My wife just order some bully sticks for our 2 beasts 
$22 a pound! I can buy prime rib from a good butcher shop for $16 a pound.

I saw it for as much as $50 a pound and they were sold out.

I am sure we spend more on dog food/treats than we spend for our groceries.  
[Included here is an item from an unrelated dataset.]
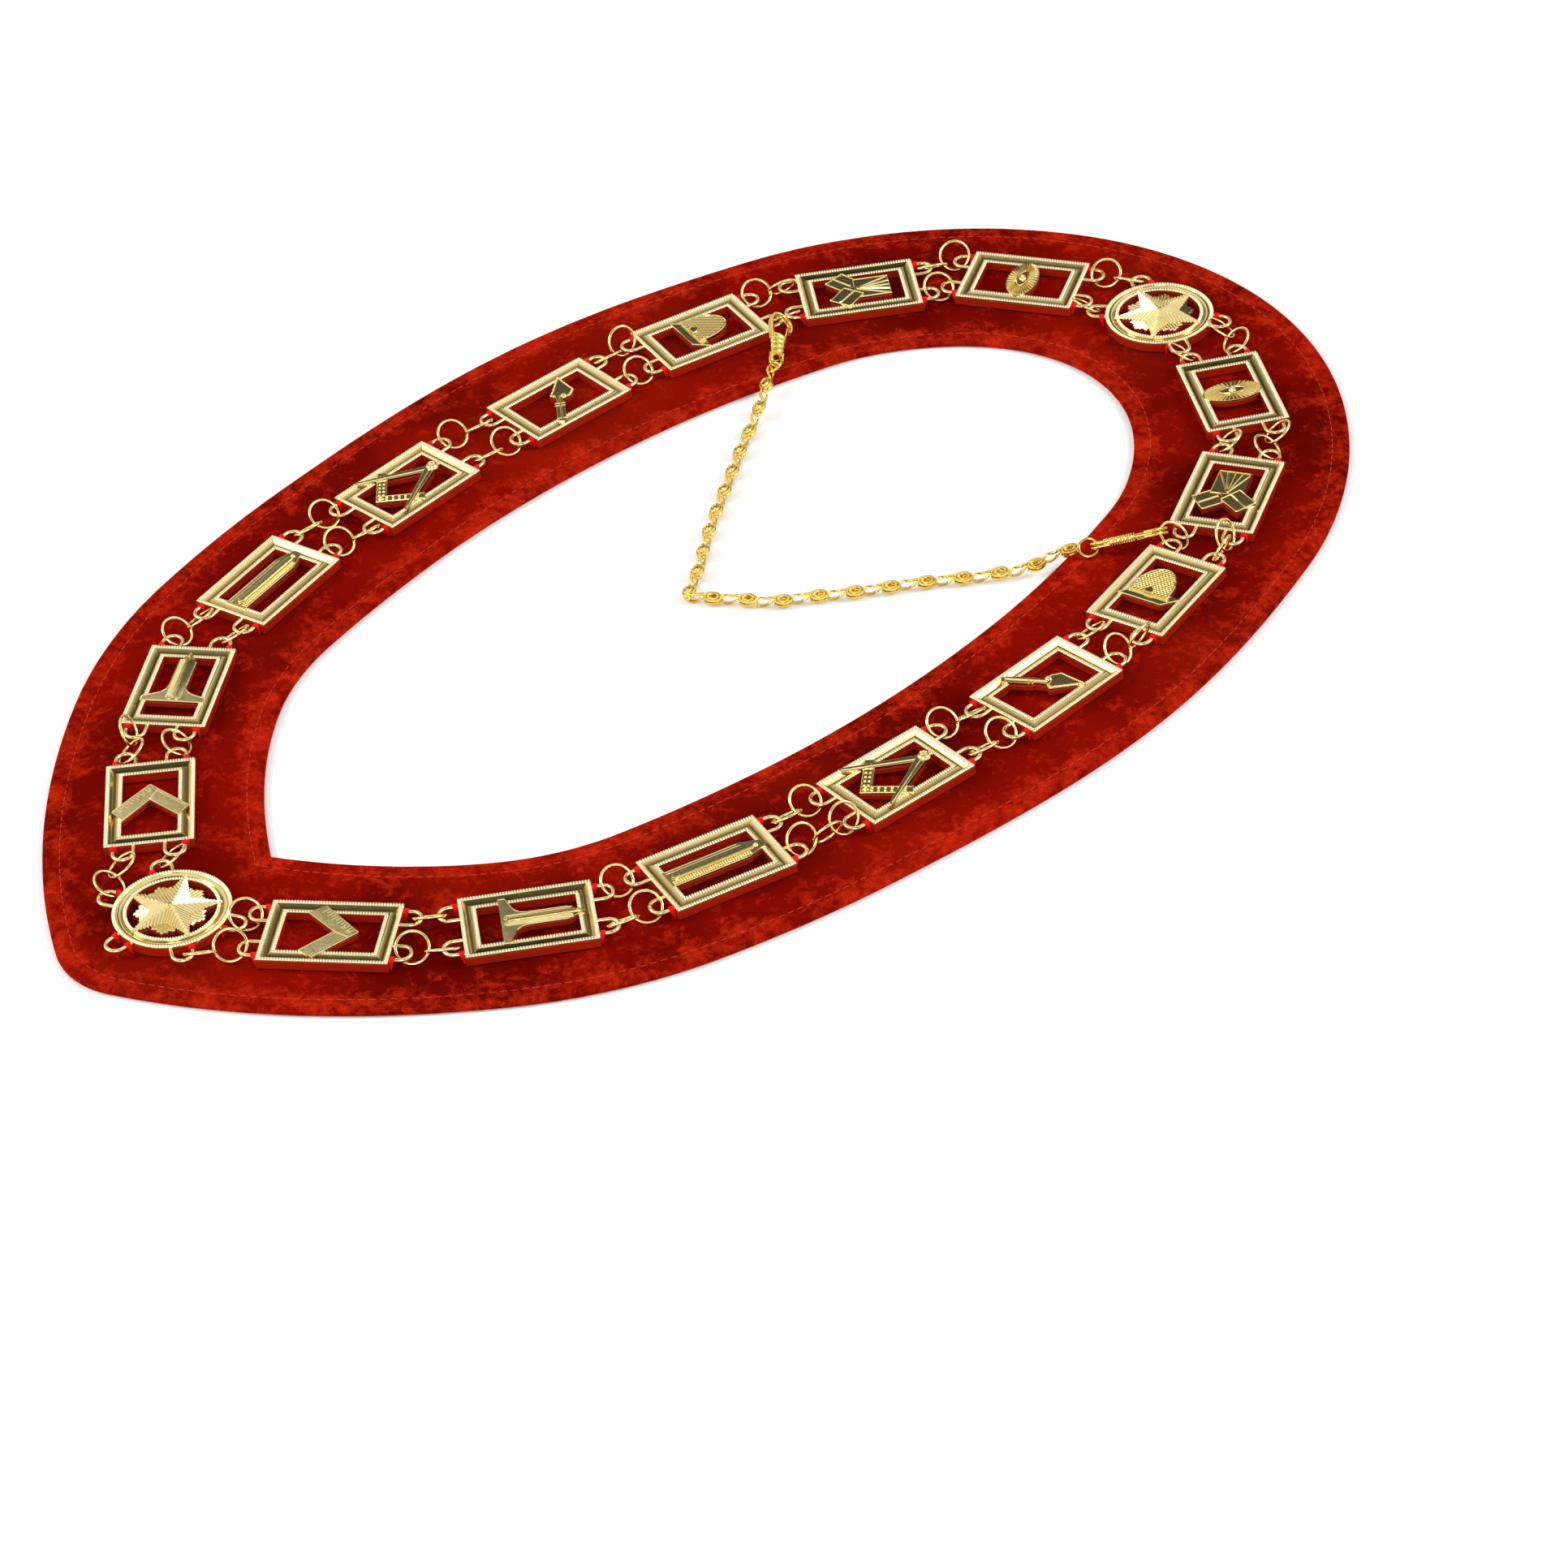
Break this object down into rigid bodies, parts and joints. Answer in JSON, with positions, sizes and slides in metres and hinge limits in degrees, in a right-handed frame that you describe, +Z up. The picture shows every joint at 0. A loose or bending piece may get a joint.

Love em dearly but they are expensive.


----------



## texasred (Jan 29, 2012)

I laughed at your post, because it’s true.
Shine likes Orijen freeze dried treats($15 for 3.25 ounces), fresh baked salmon, and fresh baked tuna. The human grade food she likes is cheaper per pound, than the dog treats. 🤷‍♀️


----------



## gunnr (Aug 14, 2009)

Okay, I'll admit it, I might have browned a few pounds of Angus stew beef in bacon grease and given them to Finn.
You are right though, those dog treats can be wicked expensive on price per pound basis.


----------



## InTheNet (Jun 1, 2016)

Well I talked with a buddy and he gave me the reason bully sticks cost more than prime rib.
It is just a matter of supply.

Bulls have 26 ribs but only 1 pizzle!


----------